====== EXTRACTED INFORMATION ======

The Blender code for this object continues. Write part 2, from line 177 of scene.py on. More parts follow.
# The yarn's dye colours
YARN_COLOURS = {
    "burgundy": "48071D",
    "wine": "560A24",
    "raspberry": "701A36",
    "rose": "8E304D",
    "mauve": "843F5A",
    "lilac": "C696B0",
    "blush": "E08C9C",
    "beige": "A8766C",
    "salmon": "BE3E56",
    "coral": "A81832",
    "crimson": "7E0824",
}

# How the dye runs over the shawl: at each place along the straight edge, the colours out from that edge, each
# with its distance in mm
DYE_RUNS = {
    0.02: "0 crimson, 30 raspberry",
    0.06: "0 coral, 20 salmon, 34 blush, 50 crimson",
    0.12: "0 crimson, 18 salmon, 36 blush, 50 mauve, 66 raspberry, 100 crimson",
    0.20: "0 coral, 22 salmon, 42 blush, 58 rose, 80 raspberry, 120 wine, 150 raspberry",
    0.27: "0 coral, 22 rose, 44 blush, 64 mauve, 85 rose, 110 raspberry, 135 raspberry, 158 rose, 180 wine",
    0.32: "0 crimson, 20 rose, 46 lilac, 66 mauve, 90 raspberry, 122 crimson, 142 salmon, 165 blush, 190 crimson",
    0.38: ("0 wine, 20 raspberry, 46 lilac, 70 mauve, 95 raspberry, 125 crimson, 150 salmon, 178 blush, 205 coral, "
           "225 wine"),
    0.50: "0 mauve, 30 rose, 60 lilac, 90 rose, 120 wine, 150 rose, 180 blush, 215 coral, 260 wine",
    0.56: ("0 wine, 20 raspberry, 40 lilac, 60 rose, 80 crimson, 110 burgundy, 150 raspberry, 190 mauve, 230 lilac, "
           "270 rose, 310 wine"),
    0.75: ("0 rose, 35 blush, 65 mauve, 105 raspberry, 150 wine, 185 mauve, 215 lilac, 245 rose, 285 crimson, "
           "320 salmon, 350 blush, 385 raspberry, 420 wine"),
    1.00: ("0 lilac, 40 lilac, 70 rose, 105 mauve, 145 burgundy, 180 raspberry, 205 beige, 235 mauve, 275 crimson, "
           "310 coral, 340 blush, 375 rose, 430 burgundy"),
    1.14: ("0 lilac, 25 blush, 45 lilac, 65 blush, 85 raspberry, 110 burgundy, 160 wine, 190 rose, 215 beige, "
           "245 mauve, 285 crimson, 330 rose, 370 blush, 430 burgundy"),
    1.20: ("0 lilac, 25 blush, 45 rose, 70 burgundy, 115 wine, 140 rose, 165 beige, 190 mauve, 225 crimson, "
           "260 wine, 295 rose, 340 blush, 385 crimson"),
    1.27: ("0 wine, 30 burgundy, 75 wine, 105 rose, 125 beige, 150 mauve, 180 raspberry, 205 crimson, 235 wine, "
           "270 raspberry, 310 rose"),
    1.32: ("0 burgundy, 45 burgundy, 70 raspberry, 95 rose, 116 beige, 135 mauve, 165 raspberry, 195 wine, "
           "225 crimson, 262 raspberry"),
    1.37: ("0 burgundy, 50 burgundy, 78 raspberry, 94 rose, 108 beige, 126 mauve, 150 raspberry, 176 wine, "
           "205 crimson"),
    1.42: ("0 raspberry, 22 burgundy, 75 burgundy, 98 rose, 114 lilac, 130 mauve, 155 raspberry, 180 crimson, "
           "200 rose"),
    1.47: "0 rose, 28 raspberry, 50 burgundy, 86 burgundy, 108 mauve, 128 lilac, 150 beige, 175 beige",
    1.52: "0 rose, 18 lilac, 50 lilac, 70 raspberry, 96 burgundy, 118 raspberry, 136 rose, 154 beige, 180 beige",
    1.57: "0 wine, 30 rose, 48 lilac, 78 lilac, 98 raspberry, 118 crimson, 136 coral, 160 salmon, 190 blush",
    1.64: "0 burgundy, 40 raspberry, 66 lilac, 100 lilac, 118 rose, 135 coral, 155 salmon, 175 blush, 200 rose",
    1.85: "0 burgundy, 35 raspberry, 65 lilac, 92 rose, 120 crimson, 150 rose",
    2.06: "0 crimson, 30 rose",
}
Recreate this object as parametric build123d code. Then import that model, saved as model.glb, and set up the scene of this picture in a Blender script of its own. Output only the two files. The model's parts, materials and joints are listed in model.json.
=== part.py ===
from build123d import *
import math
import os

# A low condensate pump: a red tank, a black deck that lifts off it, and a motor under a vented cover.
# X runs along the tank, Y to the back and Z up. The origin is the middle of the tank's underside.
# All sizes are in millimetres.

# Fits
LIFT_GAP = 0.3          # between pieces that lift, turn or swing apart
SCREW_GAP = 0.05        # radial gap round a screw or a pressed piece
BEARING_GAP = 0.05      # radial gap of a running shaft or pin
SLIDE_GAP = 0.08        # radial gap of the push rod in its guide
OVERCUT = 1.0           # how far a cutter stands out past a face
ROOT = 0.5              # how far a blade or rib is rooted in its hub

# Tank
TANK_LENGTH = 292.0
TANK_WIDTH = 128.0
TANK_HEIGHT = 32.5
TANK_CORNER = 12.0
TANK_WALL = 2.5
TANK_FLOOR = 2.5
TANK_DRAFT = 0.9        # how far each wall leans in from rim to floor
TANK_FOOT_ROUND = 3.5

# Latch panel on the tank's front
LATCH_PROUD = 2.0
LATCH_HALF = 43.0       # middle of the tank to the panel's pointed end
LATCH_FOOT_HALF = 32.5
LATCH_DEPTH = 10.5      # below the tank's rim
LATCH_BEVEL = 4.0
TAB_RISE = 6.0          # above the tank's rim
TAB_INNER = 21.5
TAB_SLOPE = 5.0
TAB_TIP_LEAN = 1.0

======

AIM OF THE TASK —
Pick out the lines above containing the word "code", then copy them.

WRITTEN RESPONSE —
The Blender code for this object continues. Write part 2, from line 177 of scene.py on. More parts follow.
Recreate this object as parametric build123d code. Then import that model, saved as model.glb, and set up the scene of this picture in a Blender script of its own. Output only the two files. The model's parts, materials and joints are listed in model.json.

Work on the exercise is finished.